In this work, the multi-phase reaction transport code TOUGHREACT-OMP/ECO2N is used to model the influence of CO₂ migration on shallow groundwater. The following conclusions are made from our simulations.

1. 1.

   After CO₂ migrates to groundwater, it migrates upward due to buoyancy in gaseous form and gradually diffuses to the surroundings, and the CO₂ gas saturation in groundwater gradually increases. A fraction of CO₂ will be dissolved in the groundwater. As the dissolved CO₂ gradually increases, the acidity of the groundwater is significantly increased and the pH is significantly reduced, causing dissolution/precipitation of the initial minerals, resulting in a slight increase in the porosity of the formation.

2. 2.

   The dissolved minerals are calcite, illite, oligoclase, K-feldspar, chlorite and hematite; the precipitated minerals are quartz, kaolinite and smectite-Na.
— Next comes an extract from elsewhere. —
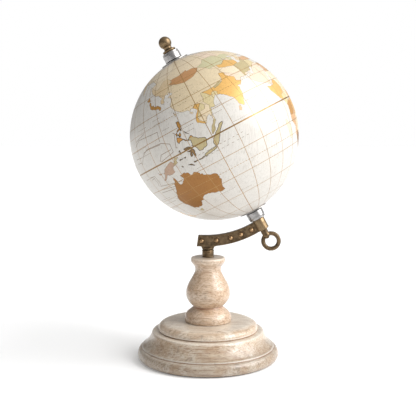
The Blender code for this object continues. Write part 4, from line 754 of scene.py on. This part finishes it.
def turned(outline, steps):
    """A turned solid about Z from a ring of (r, z) in mm, down its outer side and back up inside. A point
    with no radius becomes one vertex. "edge" holds how sharply the outline turns at each vertex, and
    "along" how far round the outline it is."""
    points = np.array(outline)
    count = len(points)
    bend = outline_bend(outline)
    lengths = np.hypot(*(np.roll(points, -1, 0) - points).T)
    along = np.concatenate([[0.0], np.cumsum(lengths)[:-1]])
    vertices, index, values = [], [], []
    for (r, z), sharp, far in zip(points, bend, along):
        ends = steps if r > 1e-6 else 1
        row = []
        for step in range(ends):
            angle = 2 * math.pi * step / steps
            row.append(len(vertices))
            vertices.append((r * MM * math.cos(angle), r * MM * math.sin(angle), z * MM))
            values.append((sharp, far))
        index.append(row * steps if ends == 1 else row)
    faces, maps = [], []
    total = along[-1] + lengths[-1]
    for i in range(count):
        j = (i + 1) % count
        if len(set(index[i])) == 1 and len(set(index[j])) == 1:
            continue
        low, high = along[i] / total, (along[i] + lengths[i]) / total
        for step in range(steps):
            other = (step + 1) % steps
            left, right = step / steps, (step + 1) / steps
            corners = {}
            for vertex, place in (
                (index[i][step], (left, low)),
                (index[j][step], (left, high)),
                (index[j][other], (right, high)),
                (index[i][other], (right, low)),
            ):
                corners.setdefault(vertex, place)
            faces.append(list(corners))
            maps.extend(corners.values())
    mesh = bpy.data.meshes.new("turned")
    mesh.from_pydata(vertices, [], faces)
    uv = mesh.uv_layers.new(name="OFBake")
    uv.data.foreach_set("uv", np.array(maps, np.float32).ravel())
    values = np.array(values, np.float32)
    mesh.attributes.new("edge", "FLOAT", "POINT").data.foreach_set("value", values[:, 0].copy())
    run = np.zeros((len(values), 3), np.float32)
    run[:, 0] = values[:, 1]
    mesh.attributes.new("along", "FLOAT_VECTOR", "POINT").data.foreach_set("vector", run.ravel())
    return smoothed(mesh, TURNED_SHARP)


def rod(radius, low, high, steps=48):
    """A plain cylinder along Z, in mm."""
    return turned([(0.0, high), (radius, high), (radius, low), (0.0, low)], steps)


def prism(outline, low, high):
    """A closed prism: an outline of (x, z) in mm, between two values of y."""
    solid = bmesh.new()
    points = [solid.verts.new((x * MM, low * MM, z * MM)) for x, z in outline]
    face = solid.faces.new(points)
    grown = bmesh.ops.extrude_face_region(solid, geom=[face])
    moved = [v for v in grown["geom"] if isinstance(v, bmesh.types.BMVert)]
    bmesh.ops.translate(solid, verts=moved, vec=(0.0, (high - low) * MM, 0.0))
    bmesh.ops.recalc_face_normals(solid, faces=solid.faces)
    mesh = bpy.data.meshes.new("prism")
    solid.to_mesh(mesh)
    solid.free()
    return mesh


def helper(mesh, place=None):
    """An object to work on, which isn't kept."""
    obj = bpy.data.objects.new("helper", mesh)
    bpy.context.scene.collection.objects.link(obj)
    if place is not None:
        obj.matrix_world = place
    return obj


def boolean(obj, operation, other):
    """Joins the other object to this one, or cuts it away, and gives it back to be removed later."""
    modifier = obj.modifiers.new(operation, "BOOLEAN")
    modifier.operation = operation
    modifier.solver = "EXACT"
    modifier.object = other
    return other


def cast(obj, voxel, rounds):
    """Melts the object's corners a little, as a casting's are."""
    remesh = obj.modifiers.new("cast", "REMESH")
    remesh.mode = "VOXEL"
    remesh.voxel_size = voxel * MM
    smooth = obj.modifiers.new("soft", "SMOOTH")
    smooth.factor = 0.5
    smooth.iterations = rounds


def settle(obj, used):
    """The object's mesh with its modifiers applied, in the row frame. All the helpers are removed."""
    bpy.context.view_layer.update()
    graph = bpy.context.evaluated_depsgraph_get()
    mesh = bpy.data.meshes.new_from_object(obj.evaluated_get(graph))
    mesh.transform(obj.matrix_world)
    for each in (obj, *used):
        bpy.data.objects.remove(each)
    return smoothed(mesh, CAST_SHARP)


# ---------------------------------------------------------------- the printed ball


def read(text):
    """A list of (longitude, latitude) from text."""
    pairs = [pair.split() for pair in text.split(",")]
    return [(float(lon), float(lat)) for lon, lat in pairs]


def copies(points):
    """The outline at each turn of longitude that reaches the map."""
    found = []
    for shift in (-360.0, 0.0, 360.0):
        lons = [lon + shift for lon, _ in points]
        if max(lons) > MAP_START and min(lons) < MAP_START + 360:
            found.append([(lon + shift, lat) for lon, lat in points])
    return found


def legs(points, closed):
    """Each step of a line, as its two ends."""
    return list(zip(points, points[1:] + points[:1] if closed else points[1:]))


def heading(start, end):
    """The way from one place to another in even degrees, and the length of a degree of longitude."""
    (lon0, lat0), (lon1, lat1) = start, end
    shrink = max(math.cos(math.radians((lat0 + lat1) / 2)), LEAST_SHRINK)
    return Vector(((lon1 - lon0) * shrink, lat1 - lat0)), shrink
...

The secondary minerals are siderite and smectite-Ca.

3. 3.

   The dissolution and precipitation of minerals change the concentration of chemical components in the groundwater. The concentrations of K⁺ and Fe²⁺ in the groundwater gradually increase. The concentrations of Ca²⁺ and HCO₃⁻ remain basically unchanged after increasing to a certain value. The concentration of Mg²⁺ and AlO₂⁻ increase first and then decrease, but is still higher than the initial value. The concentration of Na⁺, SO₄²⁻ and Cl⁻ do not change much.

4. 4.

   It is suggested to choose pH as an important indicator to judge whether CO₂ leakage into groundwater during geological storage. At the same time, the changes of Fe²⁺, Mg²⁺, and Ca²⁺ should be monitored. These indicators could provide early warning of CO₂ leakage.